Thursday, March 5, 2015

Yesterday was one of the hardest days I have ever encountered in my career. Everyone talks about layoffs and losing jobs but I never imagined I would experience it. I did not lose my job, but I saw 6 people around me get laid off. I don’t know how to feel and have several emotions about the whole thing. I’m upset, scared, worried and grateful. I work for Corporate America and although I get paid pretty well, with great benefits, is it worth being treated like just a number and being disposable? I am very grateful for the job that I have and I understand that millions would do anything to have the job that I have. But I can’t help but think about; “What if that was me?” do I have enough in my emergency fund? Could I find a job that pays the same? etc.

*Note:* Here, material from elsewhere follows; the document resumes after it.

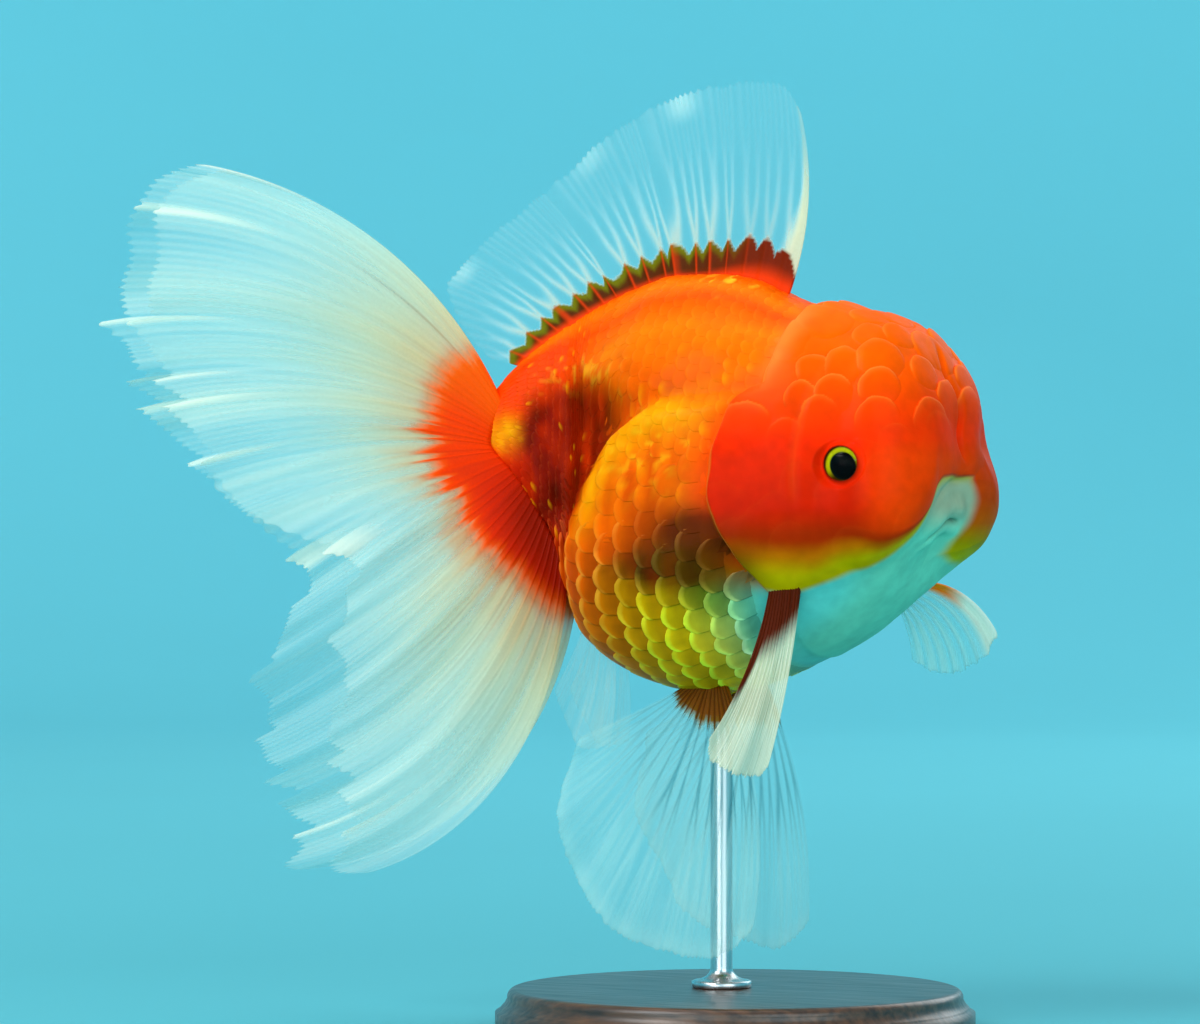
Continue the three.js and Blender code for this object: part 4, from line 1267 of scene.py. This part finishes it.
# ---------------------------------------------------------------- turned pieces
def lathe(name, profile, middle, axis, segments=96, tint=None):
    """A closed turned piece: profile is (radius, along) pairs from one end of the axis to the other, and
    tint(points) its colours."""
    radius, along = np.array(profile, float).T
    axis = unit(np.asarray(axis, float))
    aside = unit(np.cross(axis, UP if abs(axis[2]) < 0.9 else (1.0, 0, 0)))
    turn = np.arange(segments) * 2 * np.pi / segments
    ring = np.cos(turn)[:, None] * aside + np.sin(turn)[:, None] * np.cross(axis, aside)
    points = middle + radius[1:-1, None, None] * ring + along[1:-1, None, None] * axis
    points = np.concatenate([points.reshape(-1, 3), [middle + axis * along[0], middle + axis * along[-1]]])
    rings = len(radius) - 2
    i, j = np.indices((rings - 1, segments)).reshape(2, -1)
    a, b = i * segments + j, i * segments + (j + 1) % segments
    walls = stacked(a, b, b + segments, a + segments)
    j = np.arange(segments)
    after = (j + 1) % segments
    top = (rings - 1) * segments
    first = stacked(len(points) - 2, after, j)
    last = stacked(len(points) - 1, top + j, top + after)
    return mesh_object(name, points, [walls, first, last], tint(points) if tint else None)


def arc(middle, size, first, last, count):
    """Points of a round or oval arc in a profile, from one angle to another."""
    return [
        (middle[0] + size[0] * math.cos(turn), middle[1] + size[1] * math.sin(turn))
        for turn in np.linspace(first, last, count)
    ]


QUARTER = math.pi / 2
PUPIL_RADIUS = 2.75
IRIS_DEPTH = 3.15  # from the middle of the eyeball to the iris
IRIS_RADIUS = 3.75
IRIS_PROFILE = [
    (IRIS_RADIUS, -0.08), (IRIS_RADIUS - 0.35, 0), (PUPIL_RADIUS + 0.5, 0.12), (PUPIL_RADIUS + 0.1, 0.2),
    (PUPIL_RADIUS, 0.16), (PUPIL_RADIUS - 0.1, 0), (PUPIL_RADIUS * 0.6, -0.25), (0, -0.35),
]


def eye_tint(middle, axis):
    """The colours of an eyeball: a black pupil in a yellow iris that is painted darker below, on the snout's
    side, as shade.
    """

    def tint(points):
        away = points - middle
        off_axis = away - (away @ axis)[:, None] * axis
        radius = np.linalg.norm(off_axis, axis=-1)
        # Painted light: the iris is yellow on its upper side and shaded below.
        lit = smooth(unit(off_axis) @ unit(np.array((-0.4, 0, 0.92))), -0.5, 0.3)
        return layered(
            SHADED_IRIS,
            (IRIS_YELLOW, lit),
            (srgb(38, 22, 4), smooth(radius, IRIS_RADIUS - 0.3, IRIS_RADIUS)),
            (PUPIL_BLACK, fall(radius, PUPIL_RADIUS - 0.1, PUPIL_RADIUS)),
        )

    return tint


def eyes():
    for side_name, side in (("right", 1), ("left", -1)):
        middle, outwards, _, _ = eye_axes(side)
        axis = unit(outwards + np.array((0.12, 0, -0.12)))
        limb = QUARTER - math.asin((IRIS_RADIUS + 0.15) / EYE_RADIUS)
        ball = arc((0, 0), (EYE_RADIUS, 0.985 * EYE_RADIUS), -QUARTER, limb, 24)
        iris = [(radius, IRIS_DEPTH + along) for radius, along in IRIS_PROFILE]
        piece = lathe(f"eyeball_{side_name}", ball + iris, middle, axis, 72, eye_tint(middle, axis))
        on_model(piece, EYE_MATERIAL, "eye", f"eye_{side_name}")
        dome = [(0, IRIS_DEPTH + 0.28), (IRIS_RADIUS - 0.3, IRIS_DEPTH + 0.28)]
        dome += arc((0, 0), (EYE_RADIUS, 1.02 * EYE_RADIUS), limb + 0.02, QUARTER, 16)
        on_model(lathe(f"cornea_{side_name}", dome, middle, axis, 72), CORNEA, "eye")


def upright(low, high):
    """The radius, the middle of the foot and the top of an upright round solid, in millimetres."""
    middle = np.array((low[0] + high[0], low[1] + high[1], 0)) / 2 / MM
    return (high[0] - low[0]) / 2 / MM, middle, high[2] / MM


def stand():
    radius, middle, height = upright(*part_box("stand_base"))
    bead = 1.6
    profile = [(0, 0), (radius - 0.8, 0), (radius, 0.7), (radius, height * 0.42)]
    profile += [
        (radius - 2.2 + 1.2 * math.cos(turn), height * 0.45 + 0.4 + 0.3 * k)
        for k, turn in enumerate(np.linspace(0.2, 1.2, 4))
    ]
    profile += arc((radius - 2.4 - bead, height - bead), (bead, bead), -0.2, QUARTER, 9)
    profile += [(radius * 0.6, height), (0, height)]
    on_model(lathe("stand_plinth", profile, middle, UP, 160), WOOD, "stand_wood", "stand_base")
    collar, middle, rod_top = upright(*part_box("stand_rod"))
    rod = 2.2
    profile = [(0, height), (collar - 0.3, height), (collar, height + 0.3), (collar, height + 1.3)]
    profile += arc((collar, height + 3.9), (collar - rod, 2.4), -QUARTER - 0.1, -math.pi, 10)
    profile += [(rod, rod_top - 1), (rod, rod_top + 3), (0, rod_top + 3)]
    on_model(lathe("stand_post", profile, middle, UP, 64), STEEL, "stand_steel", "stand_rod")


# ---------------------------------------------------------------- materials
class Nodes:
    """A material's node tree, with short calls to add and join nodes."""

    def __init__(self, name):
        self.material = bpy.data.materials.new(name)
        self.material.use_nodes = True
        self.tree = self.material.node_tree
        self.shader = self.tree.nodes["Principled BSDF"]

    def add(self, kind, **settings):
        node = self.tree.nodes.new("ShaderNode" + kind)
        inputs = settings.pop("inputs", {})
        for key, value in settings.items():
            setattr(node, key, value)
        for key, value in inputs.items():
            self.put(node, key, value)
        return node

    def put(self, node, key, value):
        """value is a number, a colour or another node's output."""
        if isinstance(value, bpy.types.NodeSocket):
            self.tree.links.new(value, node.inputs[key])
        else:
            node.inputs[key].default_value = value

    def shade(self, **inputs):
        for key, value in inputs.items():
            self.put(self.shader, key.replace("_", " "), value)
        return self.material

    def noise(self, scale, detail=3.0, stretch=(1, 1, 1)):
        place = self.add("TexCoord").outputs["Object"]
        scaled = self.add("Mapping", inputs={"Vector": place, "Scale": stretch})
        inputs = {"Vector": scaled.outputs["Vector"], "Scale": scale, "Detail": detail}
        return self.add("TexNoise", inputs=inputs).outputs["Fac"]

    def between(self, value, low, high):
        """value, which runs from about 0.25 to 0.75, spread from low to high."""
        limits = {"From Min": 0.25, "From Max": 0.75, "To Min": low, "To Max": high, "Value": value}
        return self.add("MapRange", inputs=limits).outputs["Result"]

    def varied(self, colour, value, low, high):
        """The colour made darker and lighter as value goes from low to high."""
        factor = self.between(value, low, high)
        grey = self.add("CombineColor", inputs={"Red": factor, "Green": factor, "Blue": factor})
        # A Mix node's factor is input 0, and its colours are inputs 6 and 7 and output 2.
        inputs = {0: 1.0, 6: colour, 7: grey.outputs["Color"]}
        return self.add("Mix", data_type="RGBA", blend_type="MULTIPLY", inputs=inputs).outputs[2]

    def stored(self, name, output="Color"):
        """What a piece of geometry stores under that name."""
        return self.add("Attribute", attribute_name=name).outputs[output]

    def bumped(self, height, distance, strength):
        inputs = {"Height": height, "Distance": distance, "Strength": strength}
        return self.add("Bump", inputs=inputs).outputs["Normal"]


def flesh(name, roughness, coat, grain, depth):
    """Wet skin or scale, in the colour stored on the mesh."""
    nodes = Nodes(name)
    tint = nodes.stored("tint")
    fine = nodes.noise(grain, 4.0)
    return nodes.shade(
        Base_Color=nodes.varied(tint, nodes.noise(420), 0.94, 1.06),
        Roughness=nodes.between(fine, roughness - 0.06, roughness + 0.06),
        Normal=nodes.bumped(fine, depth, 0.6),
        Specular_IOR_Level=0.015,
        Coat_Weight=coat,
        Coat_Roughness=0.14,
    )


def fin_material():
    nodes = Nodes("fin_membrane")
    tint = nodes.stored("tint")
    solid = nodes.stored("solid", "Fac")
    fine = nodes.noise(1800)
    return nodes.shade(
        Base_Color=nodes.varied(tint, fine, 0.96, 1.04),
        Alpha=solid,
        Roughness=nodes.between(fine, 0.36, 0.5),
        Normal=nodes.bumped(fine, 0.00004, 0.4),
        Specular_IOR_Level=0.05,
    )


def eye_material():
    nodes = Nodes("eye_ball")
    tint = nodes.stored("tint")
    return nodes.shade(
        Base_Color=nodes.varied(tint, nodes.noise(2600, 4.0), 0.8, 1.2), Roughness=0.6,
        Specular_IOR_Level=0.0,
    )


def cornea_material():
    nodes = Nodes("cornea")
    tree = nodes.tree
    clear = nodes.add("BsdfTransparent")
    gloss = nodes.add("BsdfGlossy", inputs={"Roughness": 0.03, "Color": (0.6, 0.6, 0.6, 1)})
    fresnel = nodes.add("Fresnel", inputs={"IOR": 1.2})
    # Only the outer side reflects.
    behind = nodes.add("NewGeometry").outputs["Backfacing"]
    outside = nodes.add("Math", operation="SUBTRACT", inputs={0: 1.0, 1: behind}).outputs[0]
    share = nodes.add("Math", operation="MULTIPLY", inputs={0: fresnel.outputs["Fac"], 1: outside}).outputs[0]
    mixed = nodes.add("MixShader", inputs={0: share, 1: clear.outputs[0], 2: gloss.outputs[0]})
    tree.links.new(mixed.outputs[0], tree.nodes["Material Output"].inputs["Surface"])
    tree.nodes.remove(nodes.shader)
    return nodes.material


def wood_material():
    nodes = Nodes("stand_wood")
    grain = nodes.noise(60, 6.0, stretch=(1, 12, 12))
    colours = nodes.add("ValToRGB", inputs={"Fac": grain})
    dark, light = colours.color_ramp.elements
    dark.position, light.position = 0.35, 0.7
    dark.color = (*srgb(46, 26, 16), 1)
    light.color = (*srgb(96, 60, 38), 1)
    return nodes.shade(
        Base_Color=colours.outputs["Color"], Roughness=nodes.between(grain, 0.42, 0.32),
        Normal=nodes.bumped(grain, 0.00015, 0.4), Coat_Weight=0.3, Coat_Roughness=0.25,
    )


def steel_material():
    nodes = Nodes("stand_steel")
    lines = nodes.noise(900, 2.0, stretch=(1, 1, 0.02))
    return nodes.shade(
        Base_Color=nodes.varied((*srgb(196, 200, 202), 1), lines, 0.9, 1.06), Metallic=1.0,
        Roughness=nodes.between(lines, 0.22, 0.36), Normal=nodes.bumped(lines, 0.00003, 0.3),
    )


def floor_material():
    """A little deeper in colour near the stand than on the wall, which stands further from the lamps."""
    nodes = Nodes("studio_floor")
    place = nodes.add("TexCoord").outputs["Object"]
    away = nodes.add("VectorMath", operation="LENGTH", inputs={0: place}).outputs["Value"]
    share = nodes.add("MapRange", inputs={"Value": away, "From Min": 0.2, "From Max": 2.4}).outputs["Result"]
    colours = nodes.add("ValToRGB", inputs={"Fac": share})
    near, far = colours.color_ramp.elements
    near.color, far.color = (*FLOOR_COLOUR, 1), (*WALL_COLOUR, 1)
    return nodes.shade(
        Base_Color=nodes.varied(colours.outputs["Color"], nodes.noise(3, 2.0), 0.985, 1.015), Roughness=0.75,
        Specular_IOR_Level=0.2,
    )


FLOOR_GAP = 0.0004  # between the floor and the stand, so that they don't flicker
FLOOR_COLOUR = srgb(86, 178, 190)
WALL_COLOUR = srgb(138, 238, 252)
SKIN = flesh("skin", roughness=0.45, coat=0.02, grain=1500, depth=0.00006)
SCALE = flesh("scales", roughness=0.4, coat=0.02, grain=2200, depth=0.00004)
FIN = fin_material()
EYE_MATERIAL = eye_material()
CORNEA = cornea_material()
WOOD = wood_material()
STEEL = steel_material()


# ---------------------------------------------------------------- studio
LAMPS_AIM = Vector((0, 0, 0.1))


def studio():
    """A pale floor that runs up into a wall all round, and soft lamps."""
    flat, bend, top = 1.5, 1.1, 2.4  # metres
    rim = flat + bend
    profile = [(0, -FLOOR_GAP), (0.4, -FLOOR_GAP), (flat, 0)]
    profile += arc((flat, bend), (bend, bend), 0.1 - QUARTER, 0, 14)
    profile += [(rim, top), (rim + 0.02, top), (rim + 0.02, -0.05), (0, -0.05)]
    profile = [(radius / MM, along / MM) for radius, along in profile[::-1]]
    bowl = lathe("studio_floor", profile, np.zeros(3), UP)
    bowl.data.materials.append(floor_material())
    for name, place, size, power in (  # metres and watts
        ("key", (-0.5, -1.15, 1.2), 0.8, 15),
        ("fill", (1.2, -0.9, 0.5), 1.2, 10),
        ("low", (0.0, -1.4, 0.12), 0.9, 8),
        ("top", (-0.1, 0.15, 1.5), 1.0, 5.5),
        ("rear", (0.3, 1.4, 0.9), 1.0, 7),
    ):
        light = bpy.data.lights.new(name, "AREA")
        light.energy, light.size = power, size
        lamp = bpy.data.objects.new(name, light)
        lamp.location = place
        lamp.rotation_euler = (LAMPS_AIM - Vector(place)).to_track_quat("-Z", "Y").to_euler()
        bpy.context.scene.collection.objects.link(lamp)
    world = bpy.data.worlds.new("studio")
    world.use_nodes = True
    background = world.node_tree.nodes["Background"]
    background.inputs["Color"].default_value = (1, 1, 1, 1)
    background.inputs["Strength"].default_value = 0.45
    bpy.context.scene.world = world
    bpy.context.scene.view_settings.view_transform = "Standard"


VIEW_TURN = 27  # degrees from the fish's side towards its head
VIEW_DISTANCE = 1.05
VIEW_WIDTH = 0.24  # what the picture spans at the fish
VIEW_MIDDLE = (-0.02406, -0.01226, 0.1032)


def camera():
    eye = bpy.data.cameras.new("camera")
    eye.sensor_width = 36
    eye.lens = eye.sensor_width * VIEW_DISTANCE / VIEW_WIDTH
    eye.clip_start = 0.01
    piece = bpy.data.objects.new("camera", eye)
    turn = math.radians(VIEW_TURN)
    away = Vector((math.sin(turn), -math.cos(turn), 0)) * VIEW_DISTANCE
    piece.location = Vector(VIEW_MIDDLE) + away
    piece.rotation_euler = (math.pi / 2, 0, turn)
    bpy.context.scene.collection.objects.link(piece)
    bpy.context.scene.camera = piece


camera()
studio()
skin()
scale_pieces()
fins()
eyes()
stand()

A sermon that our pastor spoke about keeps coming to my mind. I was always told that God doesn’t give you more than you can handle but nowhere in the bible does it say that. In fact, maybe God throws us curve balls to remind us to lean on and seek him. We get wrapped up in the ways of life and the acceptance of this world that sometimes we stray from our priorities. Maybe just maybe this whole experience is a reminder of the more important things in life like God and Family. Every morning I give my day to him and every night I come home to my family. That’s all I need in this life, the love of the God almighty and my husband. I will continue to pray for the families affected and also praise him for his eternal love.